My following article below was originally published by SERIOUS WONDER:
As the polar ice caps reduce in size due to anthropogenic climate change, new and innovative ways to combat environmental degradation are developing, embracing a future of positive change. Winning last year’s eVolo Skyscraper Competition, the Polar Umbrella Buoyant Skyscraper is a design that’ll not only change the way we see architectural infrastructure, but will also change the way we combat against climate change.
Designed by Derek Pirozzi, the Umbrella Skyscraper isn’t simply a futuristic environmental experiment, but will also provide research labs, energy harvesting power stations, housing units, and habitation for wildlife surrounding the vicinity. Its umbrella structure is specifically designed to reduce heat gain within the northern and southern arctic regions by absorbing the ultraviolet rays from the sun, while subsequently using it to produce thermal energy via solar panels attached to the outside. Not only that, it will also accumulate the abundant supply of saline water beneath the caps using an osmotic power station within the structure’s core, resulting in the regeneration of thick, protective ice shelves.

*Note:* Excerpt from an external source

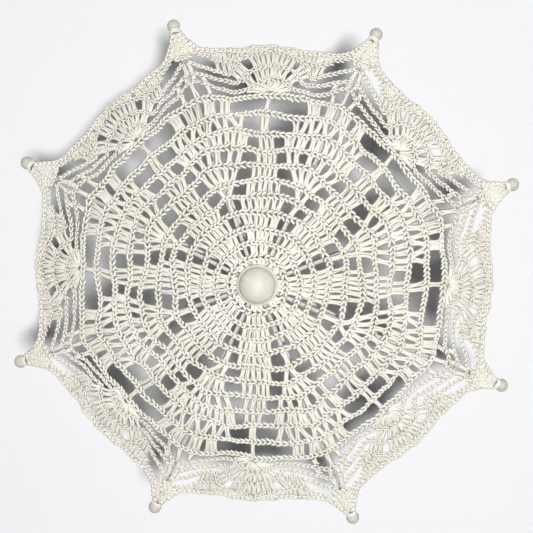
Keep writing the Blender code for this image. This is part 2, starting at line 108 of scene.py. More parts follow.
def wander(x, y):
    """Slow drift of hand-worked stitches, the same on both sides of a seam between sectors.

    It fades out towards the cap and across the edging.
    """
    radius = np.hypot(x, y) / TIP_R
    size = DRIFT * np.clip((0.88 - radius) / 0.15, 0, 1) * np.clip(radius / 0.3, 0, 1)
    dx = np.sin(131 * x + 47 * y + 1.3) + 0.6 * np.sin(-83 * x + 223 * y + 0.4)
    dx = dx + 0.35 * np.sin(410 * x - 260 * y + 0.9)
    dy = np.sin(59 * x - 149 * y + 2.1) + 0.6 * np.sin(241 * x + 71 * y + 4.0)
    dy = dy + 0.35 * np.sin(290 * x + 430 * y + 2.7)
    return x + size * dx, y + size * dy


def on_cloth(plan, azimuth):
    """World points and cloth normals for plan points (across, out, height) of the sector at azimuth."""
    across, out, height = np.moveaxis(plan, -1, 0)
    x = out * math.cos(azimuth) - across * math.sin(azimuth)
    y = out * math.sin(azimuth) + across * math.cos(azimuth)
    x, y = wander(x, y)
    radius, angle = np.hypot(x, y), np.arctan2(y, x)
    step = SLOPE_STEP
    fall = (cloth_height(radius + step, angle) - cloth_height(radius - step, angle)) / (2 * step)
    turn = step / radius
    tilt = (cloth_height(radius, angle + turn) - cloth_height(radius, angle - turn)) / (2 * step)
    outward = np.stack([np.cos(angle), np.sin(angle), np.zeros_like(angle)], -1)
    around = np.stack([-np.sin(angle), np.cos(angle), np.zeros_like(angle)], -1)
    normal = unit(np.array([0, 0, 1.0]) - fall[..., None] * outward - tilt[..., None] * around)
    points = np.stack([x, y, cloth_height(radius, angle)], -1)
    return points + height[..., None] * normal, normal


# ---- Camera ---------------------------------------------------------------------------------
VIEW_AZ, VIEW_EL = math.radians(309.8), math.radians(95.71)
VIEW_ROLL = math.radians(30.3)
VIEW_DISTANCE = 1.2
VIEW_TARGET = Vector((0, 0, 0.26))
LENS = 125.8
SHIFT_X, SHIFT_Y = 0.0109, 0.0246


def place_camera():
    away = Vector((
        math.cos(VIEW_EL) * math.sin(VIEW_AZ),
        -math.cos(VIEW_EL) * math.cos(VIEW_AZ),
        math.sin(VIEW_EL),
    ))
    right = Vector((math.cos(VIEW_AZ), math.sin(VIEW_AZ), 0))
    up = away.cross(right)
    turn = Matrix.Rotation(VIEW_ROLL, 3, away)
    right, up = turn @ right, turn @ up
    data = bpy.data.cameras.new("camera")
    data.lens = LENS
    data.shift_x, data.shift_y = SHIFT_X, SHIFT_Y
    camera = bpy.data.objects.new("camera", data)
    rotation = Matrix((right, up, away)).transposed().to_4x4()
    camera.matrix_world = Matrix.Translation(VIEW_TARGET + away * VIEW_DISTANCE) @ rotation
    bpy.context.scene.collection.objects.link(camera)
    bpy.context.scene.camera = camera
    return right, up, away


VIEW_RIGHT, VIEW_UP, VIEW_AWAY = place_camera()


# ---- Materials ------------------------------------------------------------------------------
class Nodes:
    """Short way to make and join the nodes of one material."""

    def __init__(self, name):
        self.material = bpy.data.materials.new(name)
        self.material.use_nodes = True
        self.tree = self.material.node_tree
        self.shader = self.tree.nodes["Principled BSDF"]

    def node(self, kind, values=(), **settings):
        made = self.tree.nodes.new(kind)
        for key, value in settings.items():
            setattr(made, key, value)
        for key, value in dict(values).items():
            socket = made.inputs[key]
            if isinstance(value, bpy.types.NodeSocket):
                self.tree.links.new(value, socket)
            else:
                socket.default_value = value
        return made

    def place(self):
        return self.node("ShaderNodeTexCoord").outputs["Object"]

    def noise(self, scale, detail=4.0, rough=0.55, vector=None):
        values = {"Vector": vector or self.place(), "Scale": scale, "Detail": detail, "Roughness": rough}
        return self.node("ShaderNodeTexNoise", values).outputs["Fac"]

    def math(self, operation, *inputs):
        values = dict(enumerate(inputs))
        return self.node("ShaderNodeMath", values, operation=operation).outputs[0]

    def ramp(self, value, *stops):
        """Colours or grey levels by value: stops are (position, colour)."""
        made = self.node("ShaderNodeValToRGB", {"Fac": value})
        elements = made.color_ramp.elements
        while len(elements) < len(stops):
            elements.new(0.5)
        for element, (position, colour) in zip(elements, stops):
            element.position = position
            element.color = (*colour, 1) if isinstance(colour, tuple) else (colour, colour, colour, 1)
        return made.outputs["Color"]

    def mix(self, share, first, second, blend="MIX"):
        made = self.node("ShaderNodeMix", data_type="RGBA", blend_type=blend)
        for index, value in ((0, share), (6, first), (7, second)):
            if isinstance(value, bpy.types.NodeSocket):
                self.tree.links.new(value, made.inputs[index])
            else:
                made.inputs[index].default_value = value
        return made.outputs[2]

    def bump(self, height, strength, distance, normal=None):
        values = {"Height": height, "Strength": strength, "Distance": distance}
        if normal:
            values["Normal"] = normal
        return self.node("ShaderNodeBump", values).outputs["Normal"]

    def finish(self, colour, roughness, normal=None, **constants):
        self.tree.links.new(colour, self.shader.inputs["Base Color"])
        self.tree.links.new(roughness, self.shader.inputs["Roughness"])
        if normal:
            self.tree.links.new(normal, self.shader.inputs["Normal"])
        for key, value in constants.items():
            self.shader.inputs[key.replace("_", " ")].default_value = value
        return self.material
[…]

Each structure will be meticulously placed in regions most affected by the increase in ice cap temperatures. Eco-friendly tourist destinations will also materialize as a result, in the hopes that a spark of inspiration will arise for people to be equally creative in protecting the (currently) one planet we have.
The piping system in which surrounds the umbrella-like structure is made up of polyethylene and will be used to help pump the harvested sea water to and from the osmotic power station. The composition of the structure is made up of carbon based zinc coated steel, allowing the structure to not only provide durable coating while submerged in salt water, but to also provide necessary protection from extreme atmospheric conditions known throughout the arctic.
The top of the canopy will attain an emergency helicopter pad, alongside a catwalk for those visiting, living, or working inside. There will also be several weather balloons placed at the apex of the structure, which will be used to help collect temperature readings, wind speeds, humidity, etc. Boasting several stories above the arctic shelf, each section will acquire its own necessary function. The length of the entire structure, alone, will come close to a similar height as that of the Empire State Building – 433 meters (or +1420 feet).
The design of such marvelous infrastructure is merely the tip of the iceberg (pun intended). With the growing scientific and technological fields dedicated in combating against climate change, and as innovative ideas continue spurring throughout open space of the international mindset, we’re quickly becoming enveloped in a futurist crusade for progressive change. Do we have what it takes to successfully defeat such a great foe, all while changing the world as we know it for the good? I believe so.